◆ Exercise goal ◆
Find and return each line containing "finishes".

◆ Data provided ◆
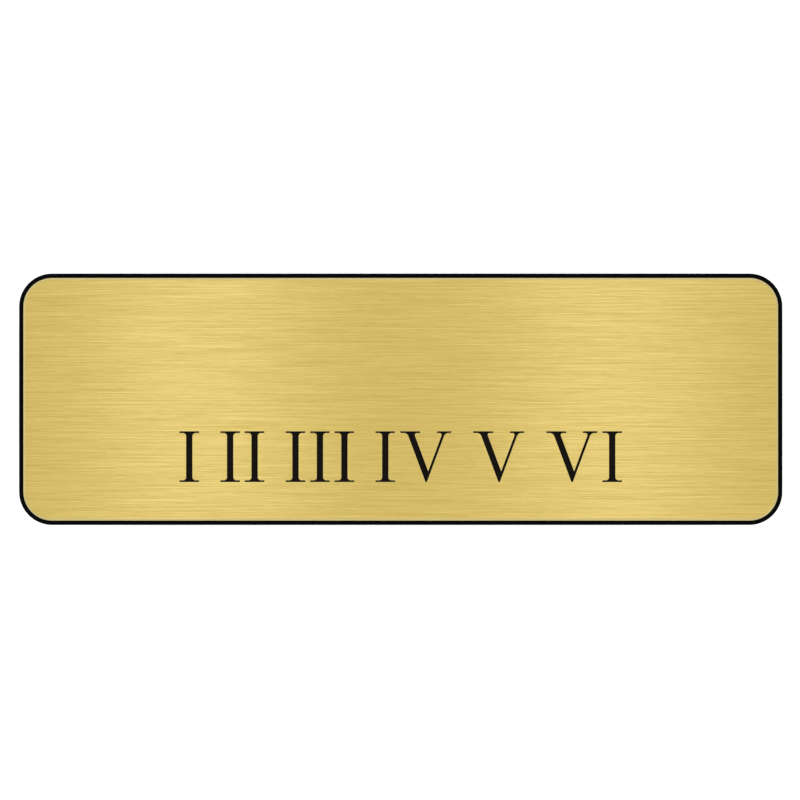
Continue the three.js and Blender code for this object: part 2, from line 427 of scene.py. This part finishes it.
def rounded_profile(before, corner, after, radius, steps):
    """Points that round the corner of a section between two of its lines. Points are (inset, height)."""
    a, b, c = Vector(before), Vector(corner), Vector(after)
    to_a, to_c = (a - b).normalized(), (c - b).normalized()
    half = to_a.angle(to_c) / 2
    start, end = b + to_a * radius / math.tan(half), b + to_c * radius / math.tan(half)
    centre = b + (to_a + to_c).normalized() * radius / math.sin(half)
    spokes = [(start - centre).slerp(end - centre, i / steps) for i in range(steps + 1)]
    return [tuple(centre + spoke * radius) for spoke in spokes]


def engraved_plate(name, sides, walls, through, finishes, cad_node, bevel_from):
    """A plate with the numerals cut in it. sides are (inset, height) from the back up, and walls are
    (growth, height) from the face down, to a floor or right through. The plate's bevel, from the height
    bevel_from up, has the second finish, and the numerals have the last."""
    bm = bmesh.new()
    rings = [flat_ring(bm, plate_outline(inset), z) for inset, z in sides]
    for low, high, (_, height) in zip(rings, rings[1:], sides):
        for face in skin(bm, [low, high]):
            face.material_index = 1 if height >= bevel_from else 0
    tops, backs, cut_faces = [rings[-1]], [rings[0]], []
    for outline in numeral_outlines():
        cut = [flat_ring(bm, grown(outline, by), z) for by, z in walls]
        cut_faces += skin(bm, cut)
        tops.append(cut[0])
        if through:
            backs.append(cut[-1])
        else:
            cut_faces += fill(bm, [cut[-1]])
    for face in cut_faces:
        face.material_index = len(finishes) - 1
    fill(bm, tops)
    fill(bm, backs)
    mesh_of(name, bm, finishes, cad_node)


def badge_core():
    low, high = (0, CORE_TOP - BEVEL), (BEVEL, CORE_TOP)
    stroke_floor = CORE_TOP - ENGRAVING_DEPTH
    inside = (1, BACK)  # any point of the back, further in
    sides = rounded_profile(inside, (0, BACK), low, BACK_ROUNDING, BACK_STEPS)
    sides += rounded_profile((0, BACK), low, high, BEVEL_ROUNDING, EDGE_STEPS) + [high]
    walls = [(0, CORE_TOP), (0, stroke_floor + STROKE_CHAMFER), (-STROKE_CHAMFER, stroke_floor)]
    finishes = [core_black, milled_black, engraved_black]
    bevel_from = CORE_TOP - BEVEL - 0.01  # half of the rounded edge goes with the bevel
    engraved_plate("badge_core", sides, walls, False, finishes, "core_plate", bevel_from)


def badge_face():
    low, high = (BEVEL, CORE_TOP), (BEVEL + CAP_BEVEL, FACE)
    inside = (2, FACE)  # any point of the face, further in
    sides = [low] + rounded_profile(low, high, inside, FACE_ROUNDING, EDGE_STEPS)
    beside = (1, FACE)  # any point of the face beside a stroke
    walls = rounded_profile(beside, (0, FACE), (0, CORE_TOP), STROKE_ROUNDING, EDGE_STEPS) + [(0, CORE_TOP)]
    # The cap's edge and the numerals' walls take the paler finish, whose paleness is partly a painted
    # highlight.
    engraved_plate("badge_face", sides, walls, True, [gold, gold_edge_and_painted_highlight], "face_cap", CORE_TOP)


# Bar pin


def quarter_round(radius, steps):
    """(inset, rise) of an edge's rounding, from the end inwards."""
    turns = [math.pi / 2 * i / steps for i in range(steps + 1)]
    return [(radius * (1 - math.sin(t)), radius * (1 - math.cos(t))) for t in turns]


def area_of(outline):
    return sum(x0 * y1 - x1 * y0 for (x0, y0), (x1, y1) in zip(outline, outline[1:] + outline[:1])) / 2


def swept(bm, outline, low, high, place):
    """A prism of an outline between two heights, with rounded edges. place(x, y, height) gives the point of
    the badge where a point of the prism goes."""
    if area_of(outline) < 0:
        outline = outline[::-1]
    edge = quarter_round(SHEET_ROUNDING, SHEET_STEPS)
    levels = [(inset, low + rise) for inset, rise in edge]
    levels += [(inset, high - rise) for inset, rise in reversed(edge)]
    rings = [ring(bm, [place(x, y, height) for x, y in grown(outline, -inset)]) for inset, height in levels]
    skin(bm, rings)
    fill(bm, [rings[0]])
    fill(bm, [rings[-1]])


def around(sides):
    """The angles of a round body's sides."""
    return [2 * math.pi * k / sides for k in range(sides)]


def tube(bm, path, radii, up):
    """The wire: round, along a path that never runs along up, with its own radius at each point."""
    rings = []
    for i, (here, radius) in enumerate(zip(path, radii)):
        ahead = Vector(path[min(i + 1, len(path) - 1)]) - Vector(path[max(i - 1, 0)])
        ahead.normalize()
        across = ahead.cross(Vector(up)).normalized()
        other = across.cross(ahead)
        spokes = [across * math.cos(t) + other * math.sin(t) for t in around(WIRE_SIDES)]
        rings.append(ring(bm, [Vector(here) + spoke * radius for spoke in spokes]))
    skin(bm, rings)
    bm.faces.new(rings[0])
    bm.faces.new(rings[-1])


def lathe(bm, profile, x, z):
    """The rivet: turned about a line along Y. profile is (radius, y), and starts and ends on the line."""
    rings = []
    for radius, y in profile[1:-1]:
        points = [(x + radius * math.cos(t), y, z + radius * math.sin(t)) for t in around(RIVET_SIDES)]
        rings.append(ring(bm, points))
    skin(bm, rings)
    for (_, y), loop in ((profile[0], rings[0]), (profile[-1], rings[-1])):
        tip = bm.verts.new((x, y, z))
        for i in range(RIVET_SIDES):
            bm.faces.new((loop[i - 1], loop[i], tip))


def notch(x, length, side):
    """A notch's corners, in the order in which the strip's outline meets them. side is 1 for its top edge
    and -1 for its bottom edge."""
    reach, edge, bottom = length / 2 + FOLD_RELIEF, STRIP_WIDTH / 2, STRIP_WIDTH / 2 - FOLD_BEND
    corners = [(reach, edge), (reach, bottom), (-reach, bottom), (-reach, edge)]
    return [(x + side * px, side * py) for px, py in corners]


def strip_outline():
    """The strip, notched where the catch and the ears fold down from it."""
    outline = rounded_rectangle(STRIP_LENGTH, STRIP_WIDTH, STRIP_CORNER, STRIP_CORNER_STEPS)
    top = notch(CATCH_X, CATCH_LENGTH, 1) + notch(HINGE_X, EAR_LENGTH, 1)
    bottom = notch(HINGE_X, EAR_LENGTH, -1)
    corner = len(outline) // 4
    return outline[:corner] + top + outline[corner:3 * corner] + bottom + outline[3 * corner:]


def fold(side, down):
    """A sheet folded down from the strip, as an outline of (y, z): its outer face, its lower end and its
    inner face. side is 1 or -1, and down is the lower end's outline from the outer face to the inner."""
    y, z, inner = STRIP_WIDTH / 2 - FOLD_BEND, BACK - FOLD_BEND, FOLD_BEND - SHEET
    outline = arc(y, z, FOLD_BEND, 90, 0, FOLD_STEPS) + down + arc(y, z, inner, 0, 90, FOLD_STEPS)
    return [(side * py, pz) for py, pz in outline]


def ear(bm, side):
    """An ear: its lower corners are round, so its length grows with the height there."""
    outer, inner = STRIP_WIDTH / 2, STRIP_WIDTH / 2 - SHEET
    turns = [math.pi / 2 * i / FOLD_STEPS for i in range(FOLD_STEPS, -1, -1)]
    heights = [EAR_CORNER * (1 - math.cos(t)) for t in turns]
    down = [(outer, z) for z in heights] + [(inner, z) for z in reversed(heights)]

    def place(y, z, along):
        short = EAR_CORNER - math.sqrt(max(0.0, EAR_CORNER**2 - max(0.0, EAR_CORNER - z) ** 2))
        return (HINGE_X + along * (1 - 2 * short / EAR_LENGTH), y, z)

    swept(bm, fold(side, down), -EAR_LENGTH / 2, EAR_LENGTH / 2, place)


def catch(bm):
    """The catch: under the wire's end and up again in a lip with a round edge."""
    outer, inner, lip = CATCH_BEND, CATCH_BEND - SHEET, SHEET / 2
    near, far = STRIP_WIDTH / 2 - CATCH_BEND, CATCH_BEND - CATCH_REACH
    down = arc(near, CATCH_BEND, outer, 0, -90, FOLD_STEPS)
    down += arc(far, CATCH_BEND, outer, -90, -180, FOLD_STEPS)
    down += arc(lip - CATCH_REACH, LIP_HEIGHT - lip, lip, 180, 0, FOLD_STEPS)
    down += arc(far, CATCH_BEND, inner, 180, 270, FOLD_STEPS)
    down += arc(near, CATCH_BEND, inner, -90, 0, FOLD_STEPS)
    half = CATCH_LENGTH / 2
    swept(bm, fold(1, down), -half, half, lambda y, z, along: (CATCH_X + along, y, z))


def pin_sheet():
    """The sheet metal: strip, ears and catch."""
    bm = bmesh.new()
    swept(bm, strip_outline(), BACK - SHEET, BACK, lambda x, y, z: (x, y, z))
    ear(bm, 1)
    ear(bm, -1)
    catch(bm)
    mesh_of("pin_sheet", bm, [sheet_nickel], "bar_pin")


def coil_path():
    """The wire's short leg, which bears on the strip, and its turns round the rivet."""
    leg_heights = [BACK - SHEET - LEG_GAP] + [COIL_HEIGHT + rise for rise in LEG_RISES]
    path = [(HINGE_X - COIL_RADIUS, WIRE_Y - COIL_TURNS * WIRE, z) for z in leg_heights]
    steps = int(COIL_TURNS * COIL_STEPS)
    for i in range(steps + 1):
        turn = 2 * math.pi * COIL_TURNS * (i / steps - 1)
        x = HINGE_X + COIL_RADIUS * math.sin(turn)
        y = WIRE_Y + turn / (2 * math.pi) * WIRE
        path.append((x, y, COIL_HEIGHT - COIL_RADIUS * math.cos(turn)))
    return path


def pin_wire():
    """The wire: its coil, its long straight leg and its point."""
    shank = CATCH_X + CATCH_LENGTH / 2 + POINT_OVERHANG - POINT_LENGTH
    leg = [HINGE_X + 1, HINGE_X + 6, 0, shank - 4]  # a few points along the straight leg
    path = coil_path() + [(x, WIRE_Y, WIRE_HEIGHT) for x in leg]
    radii = [WIRE / 2] * len(path)
    for i in range(POINT_STEPS + 1):
        share = i / POINT_STEPS
        path.append((shank + POINT_LENGTH * share, WIRE_Y, WIRE_HEIGHT))
        radii.append(WIRE / 2 * (1 - share**POINT_CURVE) + TIP_RADIUS)
    bm = bmesh.new()
    tube(bm, path, radii, up=(0, 1, 0))
    mesh_of("pin_wire", bm, [wire_nickel], "bar_pin")


def pin_rivet():
    """The rivet in the coil, with a domed head outside each ear."""
    head, shaft, end = RIVET_HEAD / 2, RIVET / 2, STRIP_WIDTH / 2
    half = [(head * math.sin(t), end + RIVET_HEAD_HEIGHT * math.cos(t)) for t in DOME_ANGLES]
    half += [(head, end - RIVET_SEAT), (shaft, end - RIVET_SEAT)]
    bm = bmesh.new()
    lathe(bm, half + [(r, -y) for r, y in reversed(half)], HINGE_X, COIL_HEIGHT)
    mesh_of("pin_rivet", bm, [wire_nickel], "bar_pin")


# Stage
HORIZON, ZENITH = 0.55, 1.06  # strength of the dome
FLOOR_SIZE, FLOOR_GREY, FLOOR_GLOW = 16, 0.88, 0.55
WHITE, BLUE, AMBER = (1.0, 1.0, 1.0), (0.5, 0.57, 1.0), (1.0, 0.84, 0.5)
BAND_HEIGHT, BAND_WIDTH, BAND_LENGTH = 0.16, 0.020, 0.7  # of a strip light
SIDE_DISTANCE, SIDE_WIDTH, SIDE_LENGTH = 0.24, 0.045, 0.09  # of a side light
PHOTO_WIDTH = 79.82 * MM  # what the photo takes in at the face
PHOTO_MIDDLE = (-0.072 * MM, -0.073 * MM)  # where its middle is on the face
FACE_MIDDLE = Vector((0, 0, FACE * MM))


def world():
    """A pale dome, brighter overhead than at the horizon."""
    made = bpy.data.worlds.new("studio")
    made.use_nodes = True
    tree = made.node_tree
    height = node(tree, "SeparateXYZ", {0: node(tree, "TexCoord").outputs["Generated"]}).outputs["Z"]
    strength = spread(tree, height, 0.0, 1.0, HORIZON, ZENITH)
    plug(tree.nodes["Background"], {"Color": (*WHITE, 1), "Strength": strength})
    bpy.context.scene.world = made


def floor():
    """A pale floor that glows a little, so that it is as white as the photo's background."""
    made, _, shader = material("floor")
    plug(shader, {
        "Base Color": (FLOOR_GREY, FLOOR_GREY, FLOOR_GREY, 1),
        "Roughness": 0.9,
        "Emission Color": (*WHITE, 1),
        "Emission Strength": FLOOR_GLOW,
    })
    bpy.ops.mesh.primitive_plane_add(size=FLOOR_SIZE)
    plane = bpy.context.object
    plane.name = "floor"
    plane.data.materials.append(made)


def soft_light(name, place, aim, width, length, radiance, colour):
    """An even rectangle of light at a place, turned to the point aim and unseen by the camera. Its length is
    upright, or along the badge's Y where it looks straight down."""
    light = bpy.data.lights.new(name, "AREA")
    light.shape = "RECTANGLE"
    light.color = colour
    light.size, light.size_y = width, length
    light.energy = radiance * math.pi * width * length
    lamp = bpy.data.objects.new(name, light)
    lamp.location = place
    lamp.rotation_euler = (Vector(place) - Vector(aim)).to_track_quat("Z", "Y").to_euler()
    lamp.visible_camera = False
    bpy.context.scene.collection.objects.link(lamp)


def strip_light(name, x, radiance):
    """A long light over the badge, along its Y and bluer than the dome. It makes a pale band on the face."""
    soft_light(name, (x, 0, BAND_HEIGHT), (x, 0, 0), BAND_WIDTH, BAND_LENGTH, radiance, BLUE)


def side_light(name, azimuth, elevation, radiance, colour=WHITE):
    """A low light beside the badge, which a view from the other side sees mirrored in the face. Azimuth 0 is
    in front of the badge's lower edge, and 90 at its right end."""
    turn, rise = math.radians(azimuth), math.radians(elevation)
    way = Vector((math.sin(turn) * math.cos(rise), -math.cos(turn) * math.cos(rise), math.sin(rise)))
    place = FACE_MIDDLE + way * SIDE_DISTANCE
    soft_light(name, place, FACE_MIDDLE, SIDE_WIDTH, SIDE_LENGTH, radiance, colour)


def camera():
    """Straight down on the face, from as far as the lens needs to take in the photo's width."""
    lens = bpy.data.cameras.new("camera")
    lens.lens, lens.sensor_width = 500, 36
    lens.clip_start, lens.clip_end = 0.05, 20
    view = bpy.data.objects.new("camera", lens)
    view.location = (*PHOTO_MIDDLE, FACE * MM + PHOTO_WIDTH * lens.lens / lens.sensor_width)
    bpy.context.scene.collection.objects.link(view)
    bpy.context.scene.camera = view


badge_core()
badge_face()
pin_sheet()
pin_wire()
pin_rivet()

world()
floor()
strip_light("strip_left", -0.0233, 0.80)
strip_light("strip_right", 0.0243, 0.76)
side_light("light_back_left", 225, 27, 1.3)
side_light("light_front_right", 45, 18, 1.25)
side_light("light_left", 270, 5, 0.6, AMBER)
camera()
bpy.context.scene.view_settings.view_transform = "Standard"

◆ Exercise output ◆
Continue the three.js and Blender code for this object: part 2, from line 427 of scene.py. This part finishes it.
def engraved_plate(name, sides, walls, through, finishes, cad_node, bevel_from):
        face.material_index = len(finishes) - 1
    mesh_of(name, bm, finishes, cad_node)
    finishes = [core_black, milled_black, engraved_black]
    engraved_plate("badge_core", sides, walls, False, finishes, "core_plate", bevel_from)